Assertion: $\mathcal{P}_{\le\omega}(\mathbb{R})\preccurlyeq\,^\omega\mathbb{R}$

We will identify $A$ with a $\omega$-sequence of elements of $\mathbb{R}$, that is, an element of $^\omega\mathbb{R}$, in the following way:

  • If $A$ is infinite, let $\{a_n|\;n\in\omega\}$ be an enumeration of $A$. Then it is clear that the assignation $A\longmapsto(a_n)_{n\in\omega}$ is injective.

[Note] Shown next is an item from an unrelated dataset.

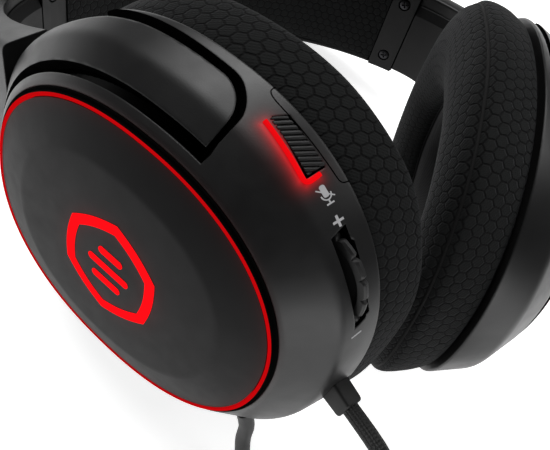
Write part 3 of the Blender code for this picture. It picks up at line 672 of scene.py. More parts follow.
def outer_shell(side, word, look):
    """Casing round a cup, with the yoke's recess and, on the left, the openings for the controls."""
    profile = [(0.6, 43.1, 36.8, 0.0), (1.1, 44.0, 37.7, 0.0), (8.7, 52.2, 45.3, 0.0),
               (13.5, 52.35, 47.8, -1.2), (18.4, 52.5, 50.3, -2.4), (18.4, 46.6, 44.2, -2.4),
               (10.2, 46.0, 39.2, 0.0), (3.8, 40.0, 33.7, 0.0), (2.3, 40.0, 33.7, 0.0),
               (2.3, 43.1, 36.8, 0.0)]
    rows = soften(profile, {1: 0.5, 2: 1.3, 4: 0.6})
    place = cup_matrix(side)
    shell = loft("shell_" + word, [cup_ring(side, *row) for row in rows], place,
                 look["shell" if side < 0 else "far_shell"], "cup_" + word, wrap=True)
    recess = fork_rings(side, front=-1.9, back=1.3, end=2.0, out=6.0, inn=FORK_THICK + 1.5, radius=5.2)
    # The cutters carry the near-black gap material onto the walls they leave: painted shade.
    cutters = [loft("cut_recess", recess, place, look["gap"], None, caps=True)]
    if side < 0:
        cutters += control_cutters(side, place, look["gap"])
    for cutter in cutters:
        cut(shell, cutter)
    settle(shell, *cutters)
    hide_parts("outer_shell_" + word)


def control_cutters(side, place, gap):
    """Openings in the left cup: wheel slot, room for the wheel, mute pad, cable and microphone. Their walls
    take the near-black gap material: painted shade.
    """
    wheel = wall_frame(side, WHEEL_ANGLE, WHEEL_DEPTH)
    half, low, high = SLOT_LENGTH / 2, -SLOT_WIDTH / 2 - 0.6, SLOT_WIDTH / 2
    corners = ((0.9 - half, low), (half + 0.1, low), (half + 1.3, high), (2.4 - half, high))
    slot = well("cut_slot", wheel, corners, -5.0, place, gap)
    clear = WHEEL_RADIUS + 0.6
    room = turned("cut_room", wheel_frame(side), ((clear, -1.6), (clear, 1.1)), place, gap, None, 64)
    half, wide = MUTE_LENGTH / 2 + 0.12, MUTE_WIDTH / 2 + 0.15
    corners = ((-half, -wide), (half, MUTE_TAPER - wide), (half - 0.7 * wide, wide), (-half, wide))
    mute = well("cut_mute", wall_frame(side, MUTE_ANGLE, MUTE_DEPTH), corners, -2.4, place, gap)
    exit_wall = wall_frame(side, RELIEF_ANGLE, RELIEF_DEPTH)
    relief = block("cut_relief", exit_wall, 3.6, 2.7, -9.0, 3.0, place, gap, None)
    socket = turned("cut_mic", wall_frame(side, MIC_ANGLE, MIC_DEPTH), ((3.4, -9.0), (3.4, 4.0)),
                    place, gap, None, 32)
    return [slot, room, mute, relief, socket]


def well(name, frame, corners, floor, place, material):
    """Cutter with straight sides over four corners, from floor to above the wall."""
    rings = [[frame @ Vector((x, y, z)) for x, y in corners] for z in (floor, 4.0)]
    return loft(name, rings, place, material, None, caps=True)


def plate_depth(share):
    """Plate's surface from its centre to its rim: a low dome, then a steeper rim beyond the crease."""
    if share < CREASE:
        return -(4.1 - 0.9 * (share / CREASE) ** 2)
    fall = (share - CREASE) / (1.0 - CREASE)
    return -3.2 + 2.7 * (fall * 0.9 + 0.1 * fall * fall)


def outer_plate(side, word, look):
    gap, centre, inner, outer = 0.15, 0.02, 30, 14
    up, front = RING_UP - RING_HALF - gap, RING_FRONT - RING_HALF - gap
    shares = [centre + (CREASE - centre) * k / inner for k in range(inner + 1)]
    shares += [CREASE + (1.0 - CREASE) * k / outer for k in range(1, outer + 1)]
    rings = [cup_ring(side, plate_depth(share), up * share, front * share) for share in shares]
    rings.append(cup_ring(side, 2.0, up, front))
    plate = loft("plate_" + word, rings, cup_matrix(side), look["plate_" + word], "cup_" + word, caps=True)
    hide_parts("outer_plate_" + word)


def light_ring(side, word, look):
    """Light guide round the plate: its lip is lit, and outside it lies a groove whose faces take the
    near-black gap material: painted shade.
    """
    rows = [(-0.5, -0.74), (-0.7, -0.6), (-0.7, -0.2), (-0.5, 0.1), (0.3, 0.3), (0.3, RING_HALF + 0.2),
            (2.2, RING_HALF + 0.2), (2.2, -RING_HALF), (0.0, -RING_HALF)]
    rings = [cup_ring(side, depth, RING_UP + offset, RING_FRONT + offset) for depth, offset in rows]
    ring = loft("ring_" + word, rings, cup_matrix(side), look["light"], "cup_" + word, wrap=True)
    # Painted shade: the groove's faces take the near-black gap material.
    ring.data.materials.append(look["gap"])
    for face in ring.data.polygons:
        if face.index // CUP_SEGMENTS in (3, 4, 5):
            face.material_index = 1
    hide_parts("light_ring_" + word)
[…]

  • If $A$ is finite, say $A=\{a_0,\dots,a_n\}$, then we define the $\omega$-sequence $(b_k)_{k\in\omega}$ defined by:

$$b_k=\begin{cases} a_k\qquad\qquad\text{if }k\le n \\ a_n+1\qquad\text{ if }k>n \end{cases}$$

And in this case, it is also clear that the correspondence $A\longmapsto(b_k)_{k\in\omega}$ is injective.

In any case, $\mathcal{P}_{\le\omega}(\mathbb{R})\preccurlyeq\,^\omega\mathbb{R}$

Now, on the one hand we have that $\mathbb{R}\preccurlyeq\mathcal{P}_{\le\omega}(\mathbb{R})$, because the function $r\in\mathbb{R}\longmapsto\{r\}\in\mathcal{P}_{\le\omega}(\mathbb{R})$ is obviously injective.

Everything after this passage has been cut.